Why Do We Do the Work We Do?

My grandfather died of Parkinson’s disease (PD) before I was born. My father doesn’t talk about it. That’s what we do with so many of these diseases, or they did, the people of my parents' generation. Although treatments for PD have improved since my grandfather’s time, current treatments target the symptoms of the disease without affecting disease progression. Common treatments include: carbidopa/levodopa to increase dopamine in the brain, dopamine agonists like pramipexole (Mirapex), ropinirole (Requip) and rotigotine (Neupro, given as a patch), or the fast-acting dopamine agonist apomorphine (Apokyn). Dopamine agonists don’t change the amount of dopamine in your brain, but rather mimic the effects of dopamine. They are less effective than levodopa, but they can last longer, smoothing out the effect of levodopa. Deep brain stimulation (DBS) can also be effective in PD. DBS is a surgical procedure in which electrodes are implanted deep in the brain. These electrodes are used to send electrical signals into the brain and reduce the symptoms of PD. DBS is particularly useful in patients who have fluctuating responses to levodopa.

Seeing and experiencing the toll that Parkinson’s and other neurodegenerative diseases exert on families is what motivated me to study neurodegenerative disease, and while I work on Huntington’s disease, I’ve maintained an interest in Parkinson’s and Alzheimer’s diseases, so I was excited to see what was new in the field of gene therapy for PD.

Cell and Gene Therapy for Parkinson’s Disease

Gene therapy provides an alternative approach to these treatments, one which may, in some cases, change the course of the disease. Several approaches to gene therapy for PD are being explored; while some aim to increase the production of dopamine, others aim to provide trophic support to cells and increase their survival. Last year we reported on Voyager Therapeutics Phase I AAV-delivered Aromatic amino acid decarboxylase (AADC).
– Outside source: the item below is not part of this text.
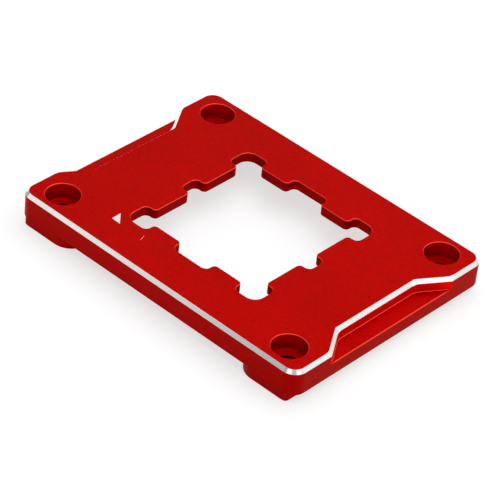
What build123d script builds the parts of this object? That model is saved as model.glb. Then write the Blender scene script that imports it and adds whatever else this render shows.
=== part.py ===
"""Retention frame for a land-grid processor socket: one plate milled from aluminium.

The frame stands on its four feet at Z = 0 with its working face up. X runs along the
short sides, Y along the long sides, and the origin is the centre of the footprint.
Every length is in millimetres.
"""
from build123d import *
import os

# What the frame fits: the square carrier of the processor, and the screws of the socket
carrier_size = 40.0
screw_hole_diameter = 3.6
screw_head_diameter = 7.0
screw_head_depth = 3.65

# Recesses in the underside: the carrier's, and below it the wider one for the socket's body
carrier_clearance = 0.3
socket_side_margin = 1.6
socket_end_margin = 5.1
recess_corner_radius = 2.0

# Outer form, built outwards from the socket's recess
rail_width = 5.1
screw_side_inset = 5.5
screw_setback = 4.7
screw_end_inset = 6.55
corner_radius = 3.0
overall_height = 7.25
rim_chamfer = 0.68

# Thicknesses, each measured down from the top face
web_thickness = 2.2
seat_thickness = 3.6
rail_thickness = 4.9
end_bar_thickness = 5.65

# Central opening, cut to the outline of the processor's lid: its tabs reach in over the carrier
tab_reach = 5.325
notch_depth = 2.475
side_notch_width = 8.8
end_notch_width = 4.2
lobe_width = 5.6
lobe_length = 5.45
tip_corner_radius = 1.0
root_corner_radius = 1.15
lobe_corner_radius = 2.25
edge_break = 0.14

# Scoops in the middle of the two short ends, whose sides slant in from the mouth to the back
scoop_shoulder = 9.9
scoop_run = 6.15
scoop_inset = 3.96
scoop_depth = 2.6
scoop_mouth_radius = 1.5
scoop_back_radius = 1.5

# Feet
foot_width = 10.6
foot_length = 13.2
foot_end_inset = 1.6
foot_corner_radius = 1.2
foot_heel_radius = 4.4
# A foot's milled outline runs this far past the long side that the foot is flush with
foot_overrun = 0.15
# The end bars begin this far past the place where the rounded heels meet the long sides
bar_setback = 0.2

# Widths and lengths that follow from those above
carrier_recess = carrier_size + 2 * carrier_clearance
socket_recess_width = carrier_recess + 2 * socket_side_margin
socket_recess_length = carrier_recess + 2 * socket_end_margin
frame_width = socket_recess_width + 2 * rail_width
hole_spacing_x = frame_width - 2 * screw_side_inset
hole_spacing_y = socket_recess_length + 2 * screw_setback
frame_length = hole_spacing_y + 2 * screw_end_inset
half_width = frame_width / 2
half_length = frame_length / 2

scoop_mouth = half_width - scoop_shoulder
scoop_back = scoop_mouth - scoop_run
scoop_back_face = half_length - scoop_inset
foot_toe = half_length - foot_end_inset
foot_heel = foot_toe - foot_length
foot_inside = half_width - foot_width
bar_start = foot_heel + foot_heel_radius + bar_setback

# The opening's faces and corners, as distances from the centre
tab_face = carrier_size / 2 - tab_reach
notch_face = tab_face + notch_depth
side_tab_start = side_notch_width / 2
side_tab_end = notch_face - lobe_length
end_tab_start = end_notch_width / 2
end_tab_end = notch_face - lobe_width

# Heights above the surface that the feet stand on
top_face = overall_height
web_underside = top_face - web_thickness
seat_underside = top_face - seat_thickness
rail_underside = top_face - rail_thickness
bar_underside = top_face - end_bar_thickness
scoop_floor = top_face - scoop_depth

# How far a cutting outline runs past the face that it opens through
run_out = 1.0
# How near a corner has to be to the place where it is looked for
nearness = 0.01


def near(value, target):
    return abs(abs(value) - target) < nearness


def corners(sketch, x, y):
    """The corners of a sketch at (x, y) and at its mirror images across both axes."""
    return sketch.vertices().filter_by(lambda v: near(v.X, x) and near(v.Y, y))


with BuildPart() as retention_frame:
    # The block up to the scoop floors, as a plain rounded rectangle
    with BuildSketch():
        RectangleRounded(frame_width, frame_length, corner_radius)
    extrude(amount=scoop_floor)

    # From the scoop floors to the top face the outline steps in at both ends
    with BuildSketch(Plane.XY.offset(scoop_floor)) as upper_outline:
        RectangleRounded(frame_width, frame_length, corner_radius)
        with BuildSketch(mode=Mode.PRIVATE) as scoop:
            with BuildLine():
                Polyline(
                    (-scoop_mouth, half_length),
                    (-scoop_back, scoop_back_face),
                    (scoop_back, scoop_back_face),
                    (scoop_mouth, half_length),
                    (scoop_mouth, half_length + run_out),
                    (-scoop_mouth, half_length + run_out),
                    close=True,
                )
            make_face()
            mirror(about=Plane.XZ)
        add(scoop.sketch, mode=Mode.SUBTRACT)
        fillet(corners(upper_outline, scoop_mouth, half_length), scoop_mouth_radius)
        fillet(corners(upper_outline, scoop_back, scoop_back_face), scoop_back_radius)
    extrude(amount=scoop_depth)

    # The outlines of the four feet, flush with the long sides and set back from the short ones
    with BuildSketch(mode=Mode.PRIVATE) as feet:
        with Locations(((foot_inside + half_width + foot_overrun) / 2, (foot_toe + foot_heel) / 2)):
            Rectangle(foot_width + foot_overrun, foot_length)
        toe_corners = feet.vertices().filter_by(lambda v: near(v.Y, foot_toe))
        fillet(toe_corners + corners(feet, foot_inside, foot_heel), foot_corner_radius)
        mirror(about=Plane.YZ)
        mirror(about=Plane.XZ)

    # The underside is milled away round the feet: to the end bars, and between them to the side rails
    with BuildSketch():
        Rectangle(frame_width + 2 * run_out, frame_length + 2 * run_out)
        add(feet.sketch, mode=Mode.SUBTRACT)
    extrude(amount=bar_underside, mode=Mode.SUBTRACT)
    with BuildSketch():
        Rectangle(frame_width + 2 * run_out, 2 * bar_start)
        add(feet.sketch, mode=Mode.SUBTRACT)
    extrude(amount=rail_underside, mode=Mode.SUBTRACT)

    # The heels are well rounded where the feet meet the long sides
    heels = retention_frame.edges().filter_by(Axis.Z).filter_by(
        lambda e: near(e.center().X, half_width) and near(e.center().Y, foot_heel)
    )
    fillet(heels, foot_heel_radius)

    # The socket's body is cleared from below, then the processor's carrier above it
    with BuildSketch():
        RectangleRounded(socket_recess_width, socket_recess_length, recess_corner_radius)
    extrude(amount=seat_underside, mode=Mode.SUBTRACT)
    with BuildSketch(Plane.XY.offset(seat_underside)):
        RectangleRounded(carrier_recess, carrier_recess, recess_corner_radius)
    extrude(amount=web_underside - seat_underside, mode=Mode.SUBTRACT)

    # The opening: eight tabs between four notches and four corner lobes
    with BuildSketch(Plane.XY.offset(web_underside)) as opening:
        Rectangle(2 * tab_face, 2 * tab_face)
        Rectangle(2 * notch_face, side_notch_width)
        Rectangle(end_notch_width, 2 * notch_face)
        with GridLocations(notch_face + end_tab_end, notch_face + side_tab_end, 2, 2):
            Rectangle(lobe_width, lobe_length)
        fillet(corners(opening, notch_face, notch_face), lobe_corner_radius)
        tips = corners(opening, tab_face, side_tab_start)
        tips += corners(opening, tab_face, side_tab_end)
        tips += corners(opening, end_tab_start, tab_face)
        tips += corners(opening, end_tab_end, tab_face)
        fillet(tips, tip_corner_radius)
        roots = corners(opening, notch_face, side_tab_start)
        roots += corners(opening, notch_face, side_tab_end)
        roots += corners(opening, end_tab_start, notch_face)
        roots += corners(opening, end_tab_end, notch_face)
        fillet(roots, root_corner_radius)
    extrude(amount=web_thickness, mode=Mode.SUBTRACT)

    # Counterbored screw holes through the corners
    with Locations(Plane.XY.offset(top_face)):
        with GridLocations(hole_spacing_x, hole_spacing_y, 2, 2):
            CounterBoreHole(
                radius=screw_hole_diameter / 2,
                counter_bore_radius=screw_head_diameter / 2,
                counter_bore_depth=screw_head_depth,
            )

    # The wide rim chamfer follows the scoops, and the inner edges are only broken
    top = retention_frame.faces().sort_by(Axis.Z)[-1]
    chamfer(top.outer_wire().edges(), rim_chamfer)
    top = retention_frame.faces().sort_by(Axis.Z)[-1]
    inner_edges = ShapeList([edge for wire in top.inner_wires() for edge in wire.edges()])
    chamfer(inner_edges, edge_break)

os.makedirs("parts", exist_ok=True)
retention_frame.part.label = "retention_frame"
export_step(retention_frame.part, "parts/retention_frame.step")

frame_bounds = retention_frame.part.bounding_box()
print("size", frame_bounds.size, "volume", round(retention_frame.part.volume, 1))
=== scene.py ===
# %% [markdown]
# # A milled and anodised retention frame
# This lesson dresses one part: the frame that holds a processor down in its socket. The real
# frame is milled from a single plate of aluminium, blasted with fine beads, anodised and dyed
# red. At the very end a diamond tool cuts the wide chamfer round its top rim, which leaves
# that one band of bare bright metal.
# The model of the plate comes in with its real size and place, in metres, centred on the Z axis
# and with its feet on Z = 0. Nothing here moves or resizes it: the lesson is about edges,
# finish and light.

# %% Load the plate and note its box
import bmesh
import bpy
import math
from mathutils import Matrix, Vector


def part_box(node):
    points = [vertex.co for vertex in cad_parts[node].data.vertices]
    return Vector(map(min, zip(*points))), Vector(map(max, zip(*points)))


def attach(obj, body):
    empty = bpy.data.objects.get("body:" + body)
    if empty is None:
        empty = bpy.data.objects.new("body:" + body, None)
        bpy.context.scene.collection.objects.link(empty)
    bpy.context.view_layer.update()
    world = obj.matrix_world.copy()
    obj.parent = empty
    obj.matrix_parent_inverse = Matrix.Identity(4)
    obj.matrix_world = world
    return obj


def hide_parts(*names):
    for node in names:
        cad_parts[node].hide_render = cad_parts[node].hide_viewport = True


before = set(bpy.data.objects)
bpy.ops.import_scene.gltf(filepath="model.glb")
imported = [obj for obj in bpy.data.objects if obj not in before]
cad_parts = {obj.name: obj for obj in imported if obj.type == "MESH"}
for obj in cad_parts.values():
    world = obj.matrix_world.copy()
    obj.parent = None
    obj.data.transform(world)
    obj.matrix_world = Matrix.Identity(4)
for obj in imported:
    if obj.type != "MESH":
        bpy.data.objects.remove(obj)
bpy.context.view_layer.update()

millimetre = 0.001
frame_low, frame_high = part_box("retention_frame")
half_width, half_length, top_height = frame_high
print("plate", [round(side / millimetre, 2) for side in frame_high - frame_low], "mm")

# %% [markdown]
# ## One closed skin instead of loose triangles
# The plate arrives as loose triangles, which is fine to look at and poor to work on: nothing
# knows its neighbour, so no edge can be rounded. The form could be modelled again, but it is
# already right. So a copy of it is merged into one skin, and every seam between triangles that
# lie in one plane is dissolved. What is left are the faces that the milling cutter made.

# %% Merge a copy and dissolve the flat seams
merge_distance = 0.001 * millimetre
flat_angle = math.radians(0.6)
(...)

In December 2021, the FDA notified the study sponsor Neurocrine Biosciences that it was placing a clinical hold on the Phase II study of VY-AADC (NBIb-1817) due to some MRI abnormalities in trials subjects. Then in February, Neurocrine provided notice of termination of the AADC program to Voyager, effectively terminating development of the therapy. With this, Axovant’s AXO-LENTI-PD (OXB-102) becomes the leading gene therapy trial addressing the dopamine synthesis pathway. AXO-LENTI-PD uses a lentiviral vector to deliver three genes, tyrosine hydroxylase, cyclohydrolase I, and AADC, to brain cells. Each of these enzymes is key to dopamine synthesis. AXO-LENTI-PD is an optimized version of ProSavin, designed to produce greater transgene expression.
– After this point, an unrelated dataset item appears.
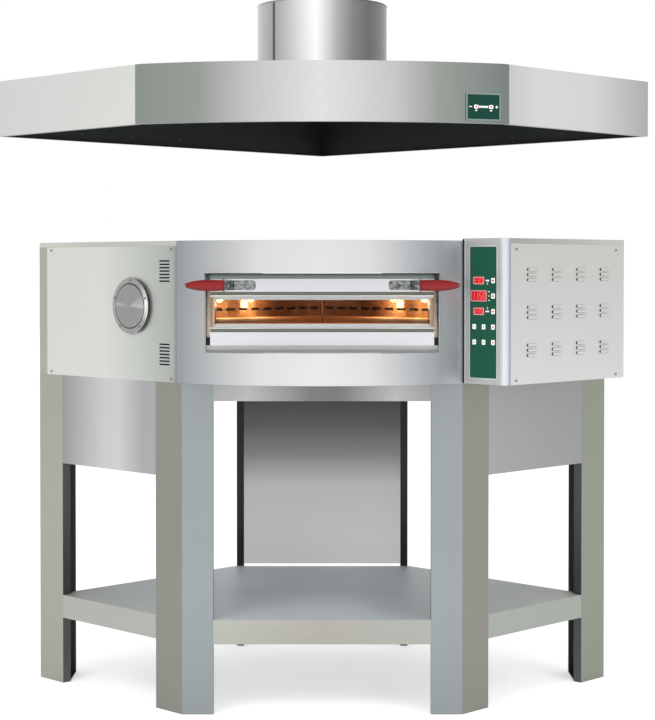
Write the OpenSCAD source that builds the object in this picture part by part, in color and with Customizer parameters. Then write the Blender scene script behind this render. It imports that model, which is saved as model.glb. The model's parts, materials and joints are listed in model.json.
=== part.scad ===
// Corner pizza oven: a baking deck with a bowed front on an open stand, with a matching extraction hood.
// Millimetres, +Z up. The origin is on the floor, midway across the set and midway between
// the bow of the hood and the corner of the room behind it. The user faces +Y.

/* [Plan of the oven] */
// Length of the oven along each wall of the room
oven_wall = 1285; // [1200:5:1340]
// Length of the slanted side between wall and front
oven_side = 700; // [660:5:740]
// How far the front panel bows out ahead of its own ends
facade_bow = 135; // [100:5:150]
// Half width of the flat behind the oven, where its back corner is cut off
oven_cut = 150; // [130:5:180]

/* [Stand] */
// Height of the stand
stand_h = 980; // [900:10:1050]
// Width of a leg on the slanted side and on the wall
leg_face = 120; // [100:2:130]
// Width of a front leg on the front
leg_front = 92; // [80:2:100]
// Depth of the lip folded inwards at each edge of a leg
leg_lip = 30; // [24:1:34]
// Thickness of the leg sheet
leg_t = 2; // [1.5:0.5:3]
// Height of the upper face of the shelf
shelf_z = 280; // [200:10:350]
// Depth of the folded rim of the shelf
shelf_rim = 72; // [50:2:90]
// Distance of the shelf from each wall
shelf_gap = 90; // [80:1:100]
// Height of the panel under the oven on each slanted side
apron_h = 280; // [200:10:320]
// Height of the rails under the oven
rail_h = 53; // [45:1:60]
// Depth of the flanges of the rails
rail_flange = 25; // [22:1:28]
// Half width of the stand at its rear posts
post_x = 298; // [290:1:310]
// Distance of the front of the rear posts behind the ends of the front panel
post_y = 975; // [950:5:985]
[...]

An alternate approach is exemplified by Brain Neurotherapy Bio’s Phase Ib trial of AAV2-GDNF. Glial cell line derived neurotrophic factor (GDNF) can promote the survival of embryonic dopaminergic neurons and protects dopamine neurons in animal models of PD. The AAV2-GDNF trial will assess the safety and tolerability of four different doses of AAV2-GDNF and gather preliminary data through clinical evaluations, laboratory testing, neuropsychological testing, and imaging on the potential for clinical benefit from the therapy.

In addition to gene therapy, there are 14 studies listed on ASGCT's Clinical Trials Finder involving Parkinson’s disease and cell therapy. Some of these are designed to evaluate the safety and tolerability of different types of stem cell transplants in PD.
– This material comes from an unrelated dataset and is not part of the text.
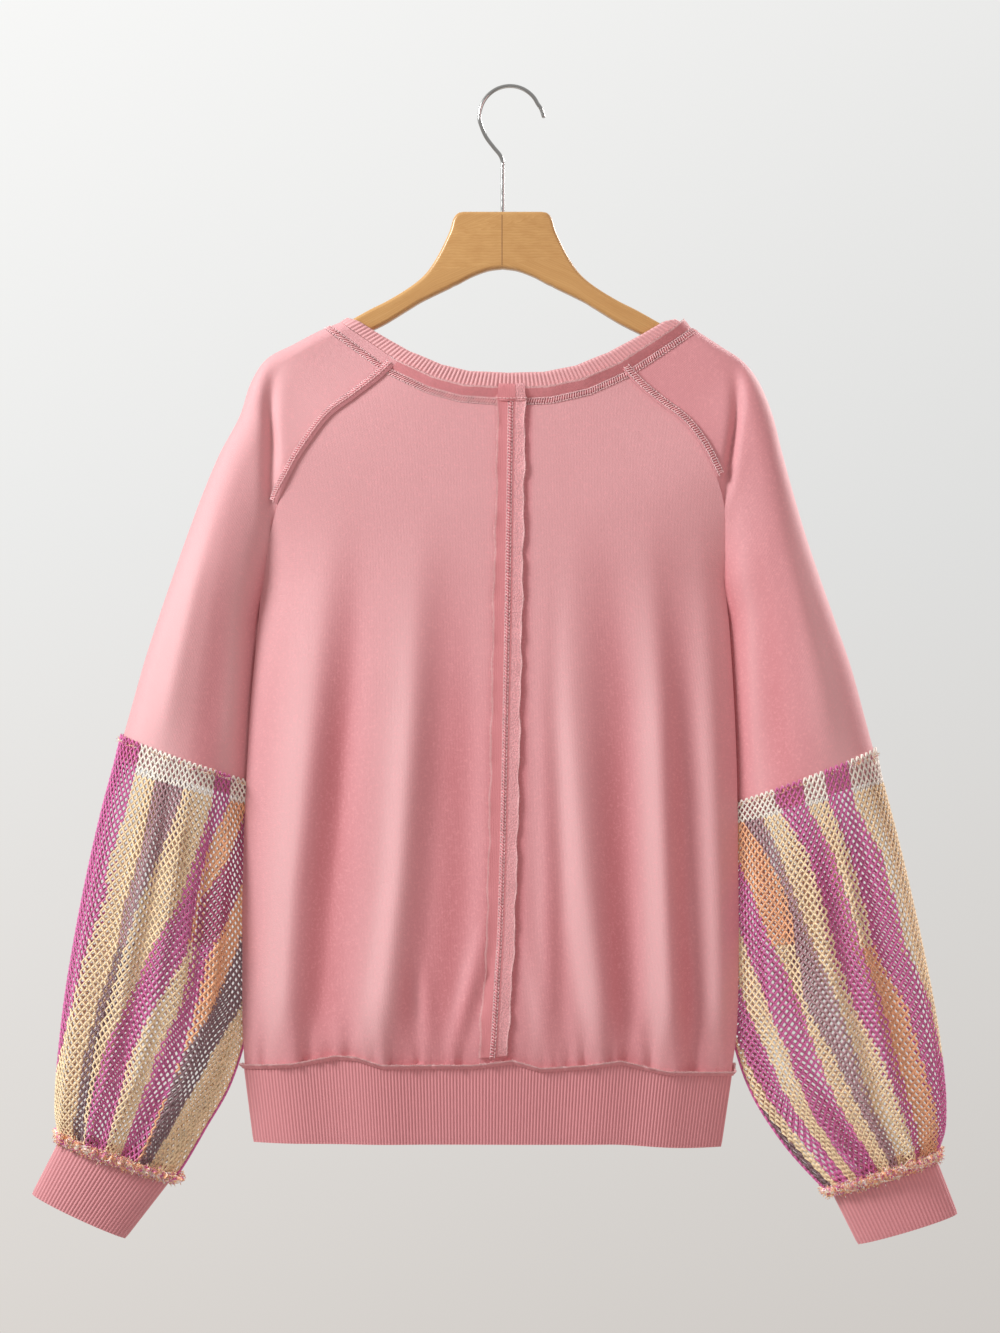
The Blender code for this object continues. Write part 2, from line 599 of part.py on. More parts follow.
def build_garment():
    back, front = body_grid(-1), body_grid(1)
    sleeves = {
        "left": sleeve_grid(LEFT_SLEEVE, *SLEEVE_STEPS),
        "right": sleeve_grid(RIGHT_SLEEVE, *SLEEVE_STEPS),
    }
    back_up, front_up = outward(back), outward(front)
    sleeve_up = {side: eased(outward(grid)) for side, grid in sleeves.items()}
    share_seam_normals(back_up, 0, sleeve_up["left"], 0)
    share_seam_normals(back_up, -1, sleeve_up["right"], 0)
    share_seam_normals(front_up, 0, sleeve_up["left"], -1)
    share_seam_normals(front_up, -1, sleeve_up["right"], -1)

    half_gap = SEAM_GAP / 2
    middle = BACK_HALF_COLUMNS + 1
    for side, columns in (("left", slice(0, middle + 1)), ("right", slice(middle, None))):
        cut = trimmed(back[:, columns], half_gap, half_gap, half_gap, half_gap)
        wall(f"back_{side}", cut, back_up[:, columns], FLEECE, "fleece")
    cut = trimmed(front, half_gap, half_gap, half_gap, half_gap)
    wall("front", cut, front_up, FLEECE, "fleece")
    for side, grid in sleeves.items():
        cut = trimmed(grid, half_gap, 0.0, half_gap, half_gap)
        wall(f"sleeve_{side}", cut, sleeve_up[side], FLEECE, "fleece")

    build_lower_sleeves()
    build_neck(back, front, sleeves, back_up, front_up, sleeve_up)
    build_hem(back, front, back_up, front_up)
    build_seam_strips(back, back_up, sleeves, sleeve_up)


def build_lower_sleeves():
    """Net, cuff and frayed frill of each arm, as closed tubes."""
    for side, net, cuff in (("left", LEFT_NET, LEFT_CUFF), ("right", RIGHT_NET, RIGHT_CUFF)):
        points = sleeve_grid(net, *NET_STEPS)
        normals = outward(points, True)
        points = gathered(points, normals, net)
        wall(f"net_{side}", trimmed(points, bottom=SEAM_GAP), normals, NET, "net", True)
        band = sleeve_grid(cuff, *NET_STEPS)
        up = outward(band, True)
        wall(f"cuff_{side}", trimmed(band, top=SEAM_GAP), up, RIB_KNIT, "rib", True)
        height = unit(band[0] - band[1])
        wave = FRILL_WAVE * np.where(np.arange(band.shape[1]) % 2, 1.0, -1.0)[:, None]
        lift = RIB_KNIT / 2 + LAY_GAP + EDGING / 2
        base = band[0] + up[0] * (lift + FRILL_ROOT_LIFT) - height * FRILL_ROOT_DOWN
        free = band[0] + up[0] * (lift + FRILL_FLARE + wave) + height * FRILL_HEIGHT
        frill = np.array([free, base])
        wall(f"cuff_frill_{side}", frill, outward(frill, True), EDGING, "raw_edge", True)


def neck_loop(row, back, front, sleeves):
    """One row of the four pieces round the neck: left shoulder, back, right shoulder, front."""
    fold = sleeves["left"].shape[1] // 2
    left, right = sleeves["left"][row], sleeves["right"][row]
    return np.concatenate(
        [
            left[fold:0:-1],
            back[row],
            right[1:-1],
            front[row][::-1],
            left[-2:fold:-1],
        ]
    )


def build_neck(back, front, sleeves, back_up, front_up, sleeve_up):
    edge = neck_loop(0, back, front, sleeves)
    below = neck_loop(1, back, front, sleeves)
    normals = neck_loop(0, back_up, front_up, sleeve_up)
    rise = unit(edge - below)
    at_side = smoothstep(NECK_SIDE_WIDE, NECK_SIDE_NARROW, np.abs(edge[:, 1]))[:, None]
    along_wood = np.zeros_like(edge)
    along_wood[:, 0] = -np.sign(edge[:, 0]) * HANGER_SLOPE_X
    along_wood[:, 2] = HANGER_SLOPE_Z
    rise = unit(rise * (1 - at_side) + along_wood * at_side)
    width = NECK_BAND_WIDTH + (NECK_BAND_WIDTH_AT_SIDE - NECK_BAND_WIDTH) * at_side
    band = np.array([edge + rise * width, edge + rise * (SEAM_GAP / 2)])
    up = unit(outward(band, True) + normals)
    up[-1] = normals
    wall("neck_band", band, up, RIB_KNIT, "rib", True)

    fold = sleeves["left"].shape[1] // 2
    start, end = fold, fold + back.shape[1] + fold - 3
    part = slice(start, end)
    lift = FLEECE / 2 + LAY_GAP + EDGING / 2
    above = edge[part] + rise[part] * NECK_EDGE_UP + normals[part] * (lift + NECK_EDGE_OUT)
    seam = edge[part] + normals[part] * (lift + NECK_SEAM_OUT)
    under = edge[part] + unit(below - edge)[part] * NECK_EDGE_DOWN + normals[part] * lift
    flap = np.array([above, seam, under])
    wall("neck_raw_edge", flap, np.broadcast_to(normals[part], flap.shape), EDGING, "raw_edge")


def build_hem(back, front, back_up, front_up):
    """The ribbed band round the hem, and the raw edge that stands out over its seam."""
    top = np.concatenate([back[-1], front[-1][::-1]])
    normals = np.concatenate([back_up[-1], front_up[-1][::-1]])
    left, right = top[:, 0].min(), top[:, 0].max()
    across = (top[:, 0] - left) / (right - left)
    bottom = top.copy()
    bottom[:, 0] = HEM_BOTTOM_LEFT + (HEM_BOTTOM_RIGHT - HEM_BOTTOM_LEFT) * across
    bottom[:, 2] = HEM_BOTTOM_Z - HEM_SAG_RIGHT * smoothstep(0.75, 0.95, across)
    start = top - [0, 0, SEAM_GAP * 0.75]
    band = np.array([start, bottom])
    outline = eased(unit(normals * [1, 1, 0])[None], 2, True)[0]
    wall("hem_band", band, np.broadcast_to(outline, band.shape), RIB_KNIT, "rib", True)

    wave = np.sin(np.arange(len(top)) * HEM_WAVE_STEP) * HEM_EDGE_WAVE
    reach = smoothstep(0.0, 0.05, np.minimum(across, 1 - across))
    lift = RIB_KNIT / 2 + LAY_GAP + EDGING / 2
    base = top + outline * lift - [0, 0, HEM_EDGE_DOWN]
    out = lift + HEM_EDGE_OUT + (HEM_EDGE_FLARE + wave) * reach
    free = top + outline * out[:, None] + [0, 0, HEM_EDGE_UP]
    ring = np.array([free, base])
    wall("hem_raw_edge", ring, np.broadcast_to(outline, ring.shape), EDGING, "raw_edge", True)


def build_seam_strips(back, back_up, sleeves, sleeve_up):
    """The strip down the centre back, and the flat seam on each sleeve beside its raglan."""
    middle = BACK_HALF_COLUMNS + 1
    columns = slice(middle - 1, middle + 2)
    last = len(back) - 1
    rows = [0.65, *range(1, last), last - 0.35]
    points, up = laid(back[:, columns], back_up[:, columns], rows, FLEECE)
    wall("centre_strip", points, up, EDGING, "raw_edge")
    for side, last in (("left", 6), ("right", 5)):
        grid = sleeves[side]
        rows = [0.6, *range(1, last + 1)]
        points, up = laid(grid[:, :2], sleeve_up[side][:, :2], rows, FLEECE)
        wall(f"raglan_strip_{side}", points, up, EDGING, "raw_edge")


def main():
    for old in list(bpy.data.objects):
        bpy.data.objects.remove(old, do_unlink=True)
    build_garment()
    hanger_wood()
    hanger_hook()


main()
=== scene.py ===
"""The looks of the patchwork top: its cloth, ribs, stitches, raw edges, net, hanger and studio.

Sizes are millimetres until a point goes into a mesh. The forms repeat the frame's: each cloth
piece is worked out from the same tables, more finely, with the small gathers added.
"""

import math

import bpy
import numpy as np
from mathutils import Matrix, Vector


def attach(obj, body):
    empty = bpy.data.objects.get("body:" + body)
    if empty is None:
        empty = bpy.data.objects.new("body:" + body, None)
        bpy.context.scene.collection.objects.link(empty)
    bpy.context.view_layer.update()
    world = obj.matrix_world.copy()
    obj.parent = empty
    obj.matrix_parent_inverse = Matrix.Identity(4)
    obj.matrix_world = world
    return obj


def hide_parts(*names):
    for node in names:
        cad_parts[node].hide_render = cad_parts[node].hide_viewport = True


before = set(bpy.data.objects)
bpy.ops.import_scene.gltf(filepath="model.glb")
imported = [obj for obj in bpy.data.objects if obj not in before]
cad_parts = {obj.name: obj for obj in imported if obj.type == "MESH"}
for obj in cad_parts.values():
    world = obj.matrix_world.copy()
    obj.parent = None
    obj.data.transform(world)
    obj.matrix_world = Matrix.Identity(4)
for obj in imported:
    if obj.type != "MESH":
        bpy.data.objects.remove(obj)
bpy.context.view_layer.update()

MM = 0.001
SEED = 7
rng = np.random.default_rng(SEED)

# Cloth, in mm.
FLEECE = 1.6
RIB_KNIT = 1.8
EDGING = 1.2
SEAM_GAP = 0.4
SEAM_SHOWS = 0.06  # what is left of the gap between panels that are sewn edge to edge
LAY_GAP = 0.5
SIDE_HALF = 1.0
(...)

The work shown in identifying potential treatments for PD is not only exciting, it’s motivating. My work, and the work of all ASGCT Members, is an important part of that mission whether we’re developing delivery mechanisms, advancing our understanding of genetic diseases, or even translating treatments through clinical trials. It’s why I do what I do.

Dr. Pfister is assistant professor at the University of Massachusetts Medical School and chair of the ASGCT Communications Committee.